Al Batt: Caught on 35mm film: when geese attack
Published 9:12 am Wednesday, July 27, 2016
Al Batt’s columns appear in the Tribune every Sunday and Wednesday.
It was the spring of the year.
It had the makings of a good old day.
I knew what I was doing, but I did it anyway.
I was visiting Rochester, calling on a hospitalized relative. I had a cheap 35mm camera with me. It had two shots left in its roll of film. “Roll of film?” some of you are asking.
It’s photographic film rolled on a spool and encased before being loaded into a camera. This particular roll allowed me to take 24 photos. A peek through a tiny window on the camera indicated that I had two exposures remaining. I’d found the camera hiding in a desk drawer. I had no idea how long it had been there or what photos might already be on the roll, but I knew that I wanted to take two more so that the roll would be filled when I took it to the drugstore for developing.
There was a park where Canada geese hung out.
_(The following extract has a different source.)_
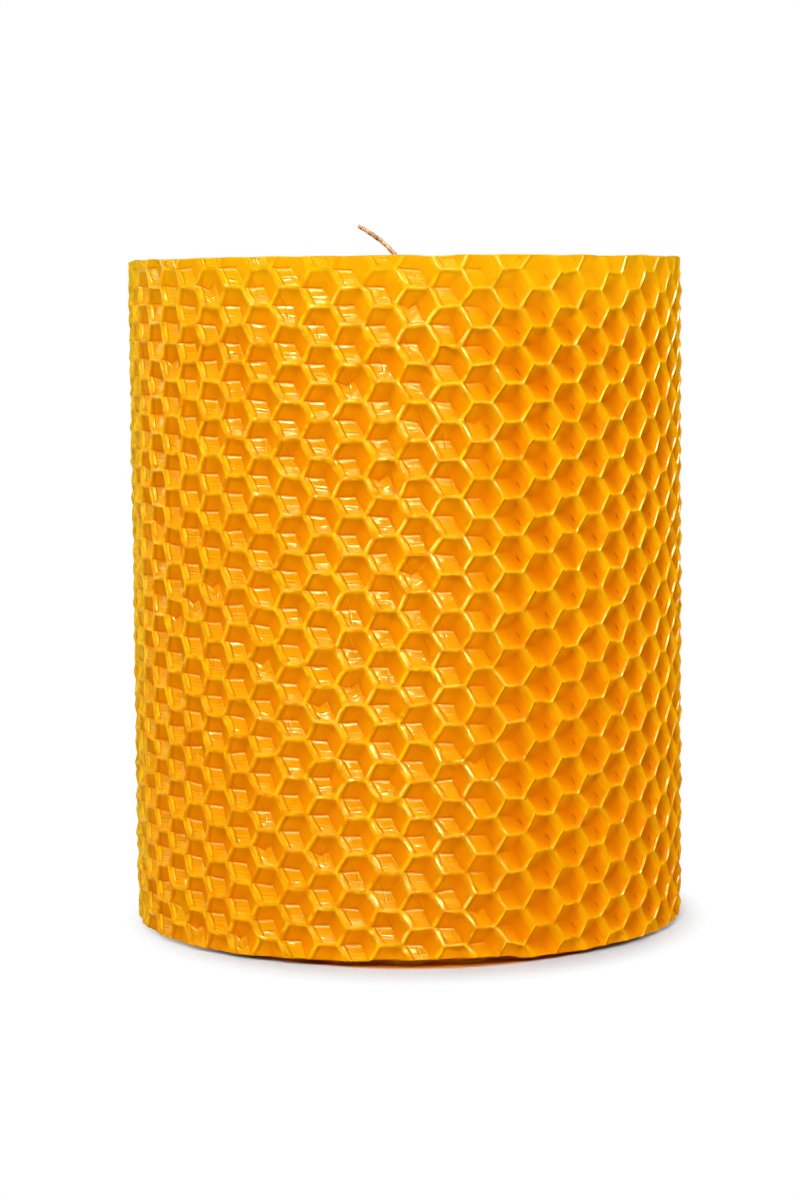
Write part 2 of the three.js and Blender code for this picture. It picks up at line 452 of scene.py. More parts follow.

The city promoted Canada geese as tourist attractions. I was sure there was no photo of a Canada goose lurking in my camera. I stopped at the park and armed only with a chintzy camera, walked towards a pair of geese loitering there. They looked like a nice couple. I didn’t want to pet one. I just wanted to get close enough for an award-winning photo. The camera had no zoom other than my feet. I used them to zoom in. I wanted a photo that the good folks at the drugstore would want to hang on the wall to give other customers something to shoot for. As I got closer, I remembered something. In the spring of the year, a camera to a goose is like waving a red flag at a bull. The geese hissed at me. I should have been a better listener. I made a crucial mistake. I made eye contact with a goose. I knew I shouldn’t, but I did it anyway. You don’t get as stupid as I am without practice.
One goose, the gander, didn’t paw the earth like a bull, but he lowered his head and charged me. I had no matador’s cape, so I took two quick photos. Extremely quick photos. I took them while running a serpentine pattern. There’s no way to do that and not look stupid. The gander came at me like a middle linebacker intent on making one of those bone-crushing tackles that are shown repeatedly on ESPN’s “SportsCenter.” I made an executive decision. I’d retreat and live to take a photo of a goose another day. I ran for it. I was humbled and I didn’t want to tumble. I ran not because I was a big chicken. Let me rephrase that. I ran not only because I was a big chicken. I also ran because I’d been bitten by a gander before.
The Holland family had a giant domestic goose when I was a boy. He was a watch gander whose parents had been a vampire goose and a shark. When I visited the Hollands, I often showed up at mealtime. It was one of those coincidences that occurred again and again. The gander waited outside the front door of the house for me to come out with a full stomach after lunch. He knew that overeating left me slow and vulnerable. Then he’d attack. I hear people say that someone didn’t have a mean bone in his or her body. This gander had their share. I’d try to fight him off, but a kick only heightened his fury. Wearing shorts around that critter made for painful gander bites.
Back to the park. The gander gave chase while making honking sounds that put any banshee to shame. I jumped in my jalopy and drove a circuitous route home just in case the goose was following me. I hadn’t checked my rearview mirror that much since I’d passed my driver’s license test.
On my next trip to town, I stopped at the drugstore and left the roll of film to be developed. A few days later, I picked up the photos. Some turned out, some didn’t. One of the two that I’d taken of the goose had become a photo. It wasn’t perfect, but nothing is. It showed a webbed foot as if a goose was kicking someone out of a park. It was photojournalism at its finest.
I didn’t need the photo. I had the goose poop on the bottom of my shoes to remind me of the encounter.